教皇は今年、国内・国外司牧訪問とブレッサノーネでの休暇期間を除き、7月2日から夏季をカステル・ガンドルフォの教皇公邸で過ごしました。


親愛なる兄弟姉妹の皆様。
  今日の典礼は二人の息子に関する福音のたとえを示します(マタイ21・28-32参照)。二人の息子は父親から父親のぶどう園で働くように命じられます。一人の息子はすぐに「承知しました」といいましたが、その後、出かけませんでした。もう一人の息子は初め「いやです」とこたえましたが、その後、考え直して、父の望みに従いました。イエスはこのたとえ話によって、ご自分が、悔い改めた罪人を何よりも愛することを強調します。そして、救いの恵みを受けるためにわたしたちに必要なのはへりくだりであることを教えます。聖パウロも、今日わたしたちが黙想するフィリピの信徒への手紙の箇所の中で、わたしたちがへりくだるよう勧めます。聖パウロはいいます。「何ごとも利己心や虚栄心からするのではなく、へりくだって、互いに相手を自分より優れた者と考えなさい」(フィリピ2・3)。これがキリストの抱いていた思いです。キリストはわたしたちへの愛のゆえに神の栄光を捨て、人間となり、十字架の死に至るまで身を低くされました(フィリピ2・5-8参照)。ここで用いられる「エケノーセン」というギリシア語は、文字どおりキリストが「自分を無にした」ことを表します。そして、優れた意味で謙遜なしもべであるイエスの深いへりくだりと限りない愛をはっきりと示します。
  これらの聖書の箇所を考察するとき、わたしはすぐに教皇ヨハネ・パウロ一世(在位1978年8月26日-9月28日)のことを思い起こします。まさに今日、わたしたちは教皇ヨハネ・パウロ一世の30回目の命日祭を迎えます。ヨハネ・パウロ一世は聖カロロ・ボロメオ(1538-1584年)の標語である「謙遜(Humilitas)」を自らの司教としての標語に選びました。このただ一つのことばは、キリスト教的生活の本質を要約するとともに、教会の中で権威をもって奉仕するよう招かれた者に不可欠な美徳を示します。きわめて短期間の教皇職の間に行った4回の一般謁見の中で、ヨハネ・パウロ一世は、その特徴である親しみやすい口調で、何よりも次のことを述べました。「わたしは主が愛された一つの美徳だけをお勧めしたいと思います。主はこういわれたからです。『わたしは柔和で謙遜な者だから、わたしに学びなさい』。・・・・『たとえどれほど偉大なことをしたとしても、こういいなさい。「わたしどもは取るに足りないしもべです」』」。そしてヨハネ・パウロ一世はいいます。「しかし、わたしたちは皆、その反対に、自分を示そうとする傾きがあります」(『ヨハネ・パウロ一世の教え』:Insegnamenti di Giovanni Paolo I, pp. 51-52)。わたしたちは謙遜をヨハネ・パウロ一世の霊的遺産と考えることができます。

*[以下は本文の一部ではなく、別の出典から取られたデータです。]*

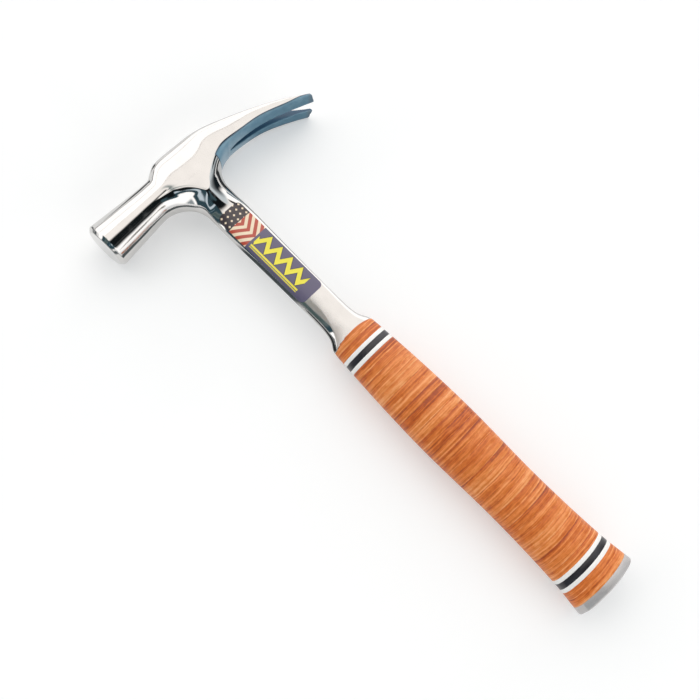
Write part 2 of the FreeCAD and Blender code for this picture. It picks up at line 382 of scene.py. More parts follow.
def surface_net(field, xs, ys, zs):
    """Vertices and quads of the zero surface on a grid, one vertex in each crossed cell."""
    grid = np.empty((len(xs), len(ys), len(zs)), np.float32)
    flat_y, flat_z = np.meshgrid(ys, zs, indexing="ij")
    for i, x in enumerate(xs):
        grid[i] = field(np.full(flat_y.shape, x), flat_y, flat_z)
    inside = grid < 0
    axes = (xs, ys, zs)
    shape = tuple(len(a) - 1 for a in axes)
    total = np.zeros(shape + (3,))
    count = np.zeros(shape)
    corners = [(i, j, k) for i in (0, 1) for j in (0, 1) for k in (0, 1)]

    def part(data, corner):
        return data[tuple(slice(c, c + s) for c, s in zip(corner, shape))]

    def laid_along(values, axis):
        return values.reshape([-1 if i == axis else 1 for i in range(3)])

    for axis in range(3):
        for corner in corners:
            if corner[axis]:
                continue
            other = tuple(c + (i == axis) for i, c in enumerate(corner))
            low, high = part(grid, corner), part(grid, other)
            crossed = (low < 0) != (high < 0)
            share = np.where(crossed, low / np.where(crossed, low - high, 1), 0)
            for i in range(3):
                starts = laid_along(axes[i][corner[i] : corner[i] + shape[i]], i)
                place = np.broadcast_to(starts, shape)
                if i == axis:
                    place = place + share * laid_along(np.diff(axes[i]), i)
                total[..., i] += np.where(crossed, place, 0)
            count += crossed
    used = count > 0
    number = np.full(shape, -1)
    number[used] = np.arange(used.sum())
    vertices = total[used] / count[used][:, None]
    faces = []
    for axis in range(3):
        a, b = (axis + 1) % 3, (axis + 2) % 3
        first = tuple(slice(0, -1) if i == axis else slice(1, -1) for i in range(3))
        second = tuple(slice(1, None) if i == axis else slice(1, -1) for i in range(3))
        low, high = inside[first], inside[second]
        for leaving in (True, False):
            hit = np.argwhere((low & ~high) if leaving else (~low & high))
            hit[:, a] += 1
            hit[:, b] += 1
            ring = []
            for da, db in ((0, 0), (-1, 0), (-1, -1), (0, -1)):
                cell = hit.copy()
                cell[:, a] += da
                cell[:, b] += db
                ring.append(number[tuple(cell.T)])
            quad = np.stack(ring, 1)
            faces.append(quad if leaving else quad[:, ::-1])
    return vertices, np.concatenate(faces)


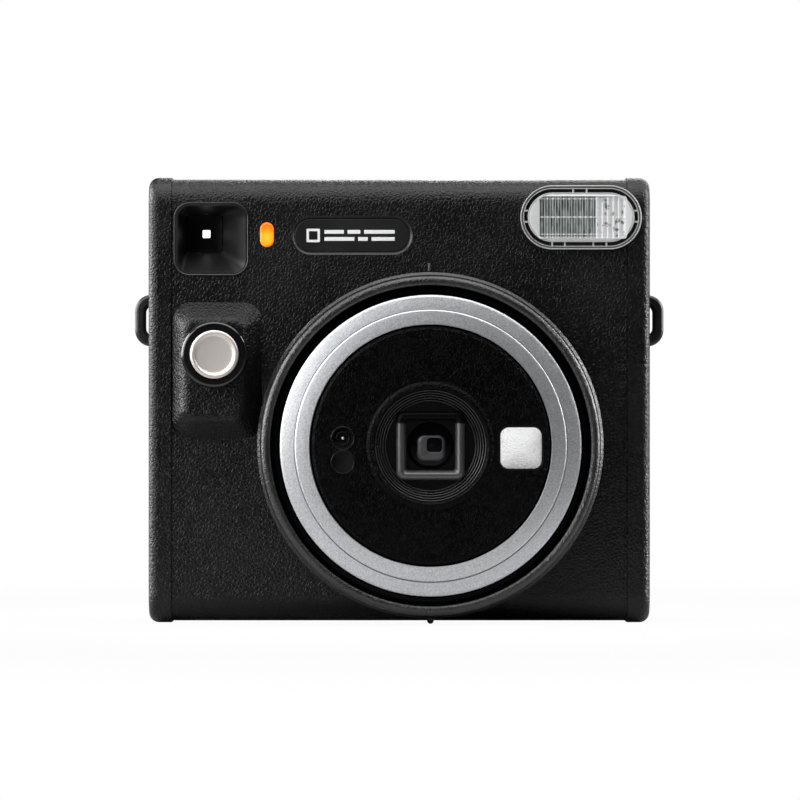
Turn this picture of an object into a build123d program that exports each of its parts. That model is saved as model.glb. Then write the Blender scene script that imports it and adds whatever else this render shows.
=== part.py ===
"""A compact instant film camera with a turning lens ring, as separate pieces.

Units are millimetres. +Z is up and the lens looks along -Y. The origin is on the surface the camera
stands on, under the middle of its bounding box. Every piece is written to parts/NODE.step.
"""

import os
from math import asin, atan2, cos, degrees, pi, radians, sin, sqrt, tan

from build123d import *

# ---------------------------------------------------------------- body
BODY_W = 134.2  # across the two side caps
BODY_H = 119.4  # over the side caps
DEPTH = 60.9  # from the lens rim to the eyecup
CAP_PROUD = 0.5  # the caps stand this far outside the main shells
SEAM_X = 61.0  # where the shells meet the caps
FACE_Y = -13.2  # front face of the front shell
REAR_Y = 28.0  # rear face of the rear shell
SPLIT_Y = 14.5  # plane where front and rear shells meet
EDGE_R = 7.0  # rounding along the long edges of the shells
CAP_EDGE_R = 2.6  # rounding round the outside of a cap
WALL = 2.0
JOINT_GAP = 0.05  # hairline between two pieces that butt
FRONT_Y = -DEPTH / 2
BACK_Y = DEPTH / 2
SHELL_Z0 = CAP_PROUD
SHELL_Z1 = BODY_H - CAP_PROUD
MID_Y = (FACE_Y + REAR_Y) / 2
MID_Z = BODY_H / 2

# ---------------------------------------------------------------- lens axis and its rings (radii)
LENS_X, LENS_Z = 8.3, 47.6
BASE_RING_R = 46.2
GRIP_RING_R = 45.0
GRIP_RING_MOUTH_R = 42.2
SHELL_BORE_R = 43.3
GUIDE_R = (41.9, 43.2)
GUIDE_GROOVE_R = 42.9
CAM_R = (40.5, 41.5)
BARREL_R = (37.8, 39.8)
TRIM_R = 40.0
TIER_R = 36.1  # line between the two silver bands
DISC_R = 32.0  # inside of the silver bands
LIP_R, HOOD_R = 16.4, 15.0
MIRROR_X, MIRROR_Z, MIRROR_SIDE = 32.2, 47.0, 11.0
SENSOR_X, SENSOR_ZS, SENSOR_R = -14.9, (49.6, 43.3), 3.0
BASE_RING_Y = -17.2
GRIP_RING_Y = (-27.4, -17.5)
BARREL_Y, BARREL_BACK_Y = -27.0, 2.0
LENS_TRAVEL = 15.0  # forward travel of the barrel
RING_TURN = 90.0  # turn of the grip ring over that travel
PIN_Y = -0.8  # cam pins on the barrel, lens in
PIN_R = 1.0
CAM_SLOT_R = 1.6
PIN_ANGLES = (30.0, 150.0, 270.0)

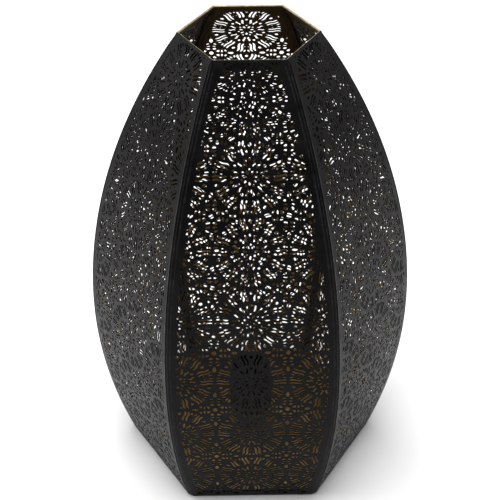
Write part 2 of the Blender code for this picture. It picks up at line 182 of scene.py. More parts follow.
# Contact leaf. The shares are of its length.
LEAF_THICKNESS = 0.5 * MM
LEAF_STEPS = 28
LEAF_END = 0.2 * MM
LEAF_SOFT = 0.15 * MM
CLIMB_START, CLIMB_SHARE = 0.2, 0.58
DROP_START, DROP_DEPTH = 0.8, 0.28  # the depth is a share of the climb
TIP_START, TIP_ROUND, TIP_LEAST = 0.88, 0.8, 0.05

# Terminals.
SCREW_RADIUS = 1.5 * MM
SCREW_PITCH = 0.5 * MM
SCREW_THREAD = 0.25 * MM
SCREW_SPACING = 0.12 * MM
SCREW_LEAD = 0.4 * MM
SCREW_HEAD_HEIGHT = 1.8 * MM
SCREW_HEAD_SOFT = 0.3 * MM
SLOT_WIDTH = 0.7 * MM
SLOT_DEPTH = 0.8 * MM
SLOT_SOFT = 0.05 * MM
WIRE_RADIUS = 1.1 * MM
WIRE_OFFSET = 1.9 * MM
BLOCK_SOFT = 0.35 * MM


# ---------------- the panels' curve


def outer_skin_points():
    """(apothem, height) up the outer skin of the CAD's front panel."""
    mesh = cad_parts["panel_front"].data
    skin = {i for face in mesh.polygons if face.normal.y < -0.5 for i in face.vertices}
    rows = {round(mesh.vertices[i].co.z, 5): -mesh.vertices[i].co.y for i in skin}
    return [(rows[height], height) for height in sorted(rows)]


def arc_through(first, middle, last):
    """(centre apothem, centre height, radius) of the circle through three points."""
    (ax, ay), (bx, by), (cx, cy) = first, middle, last
    twice = 2 * (ax * (by - cy) + bx * (cy - ay) + cx * (ay - by))
    a, b, c = ax**2 + ay**2, bx**2 + by**2, cx**2 + cy**2
    x = (a * (by - cy) + b * (cy - ay) + c * (ay - by)) / twice
    y = (a * (cx - bx) + b * (ax - cx) + c * (bx - ax)) / twice
    return x, y, hypot(ax - x, ay - y)


skin_points = outer_skin_points()
LOWER_ARC = arc_through(skin_points[0], skin_points[3], skin_points[6])
UPPER_ARC = arc_through(skin_points[-12], skin_points[-6], skin_points[-1])
FOOT_HEIGHT = skin_points[0][1]
BELLY_HEIGHT = LOWER_ARC[1]
LOWER_LENGTH = LOWER_ARC[2] * asin((BELLY_HEIGHT - FOOT_HEIGHT) / LOWER_ARC[2])
UPPER_LENGTH = UPPER_ARC[2] * asin((skin_points[-1][1] - BELLY_HEIGHT) / UPPER_ARC[2])
PANEL_LENGTH = LOWER_LENGTH + UPPER_LENGTH
FOLD_START = PANEL_LENGTH - HEM_DEPTH / 2  # the rim, where the fold's bend begins
CLOSING_START = FOLD_START - RIM_CLOSING


def lean(along):
    """How far the panel's outward normal is tilted up at a length along it."""
    radius = LOWER_ARC[2] if along < LOWER_LENGTH else UPPER_ARC[2]
    return (along - LOWER_LENGTH) / radius


def bent(along, depth=0.0):
    """(apothem, height) at a length along the panel, at a depth behind its outer face."""
    apothem, height, radius = LOWER_ARC if along < LOWER_LENGTH else UPPER_ARC
    angle = lean(along)
    reach = radius - depth
    return apothem + reach * cos(angle), height + reach * sin(angle)


def half_width(along, inset, depth=0.0):
    """From the panel's middle line to a line that keeps inset from the sharp corner."""
    return bent(along, depth)[0] * tan(HALF_SECTOR) - inset


# ---------------- pattern


def polar(radius, angle):
    """Point at an angle in degrees from straight up."""
    turn = radians(angle)
    return np.array((radius * sin(turn), radius * cos(turn)))


def petal(centre, length, width, angle=0.0, taper=0.0, steps=10):
    """Oval whose length lies at an angle from straight up, wider at its far end by taper."""
    length, width = length * HOLE_FULLNESS, width * HOLE_FULLNESS
    points = []
    for i in range(steps):
        t = tau * (i + 0.5) / steps
        half = width / 2 * (1 + taper * sin(t))
        across = polar(half * cos(t), angle + 90)
        points.append(centre + across + polar(length / 2 * sin(t), angle))
    return points


def wave(angle, offset, inner, outer, width, sway):
    """S-shaped bar beside the ray at an angle, between two radii, with round ends."""
    along, across = polar(1, angle), polar(1, angle + 90)
    width = width * HOLE_FULLNESS
    left, right = [], []
    for i in range(WAVE_STEPS + 1):
        t = i / WAVE_STEPS
        middle = along * (inner + (outer - inner) * t)
        middle = middle + across * (offset + sway * sin(tau * t))
        half = width / 2 * (WAVE_BLUNT if i in (0, WAVE_STEPS) else 1)
        left.append(middle - across * half)
        right.append(middle + across * half)
    tip = along * width * WAVE_TIP
    start = (left[0] + right[0]) / 2 - tip
    end = (left[-1] + right[-1]) / 2 + tip
    return [start] + right + [end] + left[::-1]


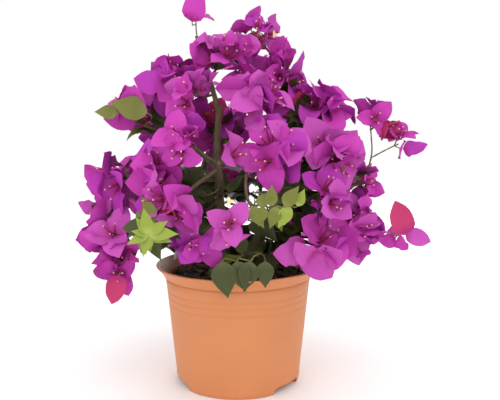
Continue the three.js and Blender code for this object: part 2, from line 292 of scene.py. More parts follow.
class Pattern:
    """The faces of one small shape, to be repeated many times in one mesh."""

    def __init__(self, shape):
        shape.verts.index_update()
        self.points = np.array([vertex.co[:] for vertex in shape.verts])
        self.corners = np.array([v.index for face in shape.faces for v in face.verts])
        self.counts = np.array([len(face.verts) for face in shape.faces])
        shape.free()

    def repeat(self, name, points, smooth=True, uv=None):
        """One mesh of a copy of the faces for each (copy, vertex, 3) block of points."""
        copies, per_copy = points.shape[:2]
        steps = np.arange(copies)[:, None] * per_copy
        corners = (self.corners[None] + steps).ravel()
        if uv is not None:
            uv = uv[np.tile(self.corners, copies)]
        counts = np.tile(self.counts, copies)
        return mesh_from_arrays(name, points.reshape(-1, 3), corners, counts, smooth, uv)


def stamped(pattern, origins, firsts, seconds, thirds, sizes):
    """Points of a pattern set down at each origin on three axes, at three sizes."""
    scaled = pattern.points[None] * sizes[:, None, :]
    axes = np.stack([firsts, seconds, thirds], axis=1)
    return origins[:, None, :] + np.einsum("nvk,nkc->nvc", scaled, axes)


# ------------------------------------------------------------------ finishes

def new_finish(name, colour, roughness):
    """A material with a Principled surface, and its node tree."""
    material = bpy.data.materials.new(name)
    material.use_nodes = True
    nodes = material.node_tree.nodes
    surface = nodes["Principled BSDF"]
    surface.inputs["Base Color"].default_value = (*colour, 1)
    surface.inputs["Roughness"].default_value = roughness
    return material, nodes, material.node_tree.links, surface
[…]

  この美徳によって、教皇ルチアーニは33日間で十分人々の心に入り込むことができました。教皇は説教の中で、家族の思い出から民衆の知恵に至るまでの具体的な生活の出来事を例に用いました。教皇の素朴さは、堅固で豊かな教えを伝える道具となりました。比類のない記憶力と豊かな教養に恵まれていた教皇は、この教えを教会と世俗の著作家の多くの引用によって美しく語りました。それゆえ教皇は聖ピオ十世(在位1903-1914年)に続く、この上ないカテキスタでした。ピオ十世はヨハネ・パウロ一世と同郷であり、聖マルコの司教座(ヴェネツィア)、また後に聖ペトロの使徒座の前任者でもありました。教皇は同じ一般謁見の中で述べました。「わたしたちは神の前で取るに足りない者であると感じなければなりません」。続けて彼はこういいました。「わたしはみ母の前にいる幼子であることを恥としません。わたしはみ母を信じます。わたしは主を信じます。わたしは主が示してくださったことを信じます」(同:ibid., p. 49)。このことばは教皇の深い信仰をあますところなく示しています。このような教皇を教会と世界に与えてくださった神に感謝したいと思います。そして、教皇の模範を大切にしたいと思います。教皇と同じ謙遜を深めるために努めようではありませんか。この謙遜をもって、教皇はすべての人、とくに小さい者、いわば遠く離れた人にも語りかけることができたのです。この恵みを、主のつつましいはしためである至聖なるマリアに祈り求めたいと思います。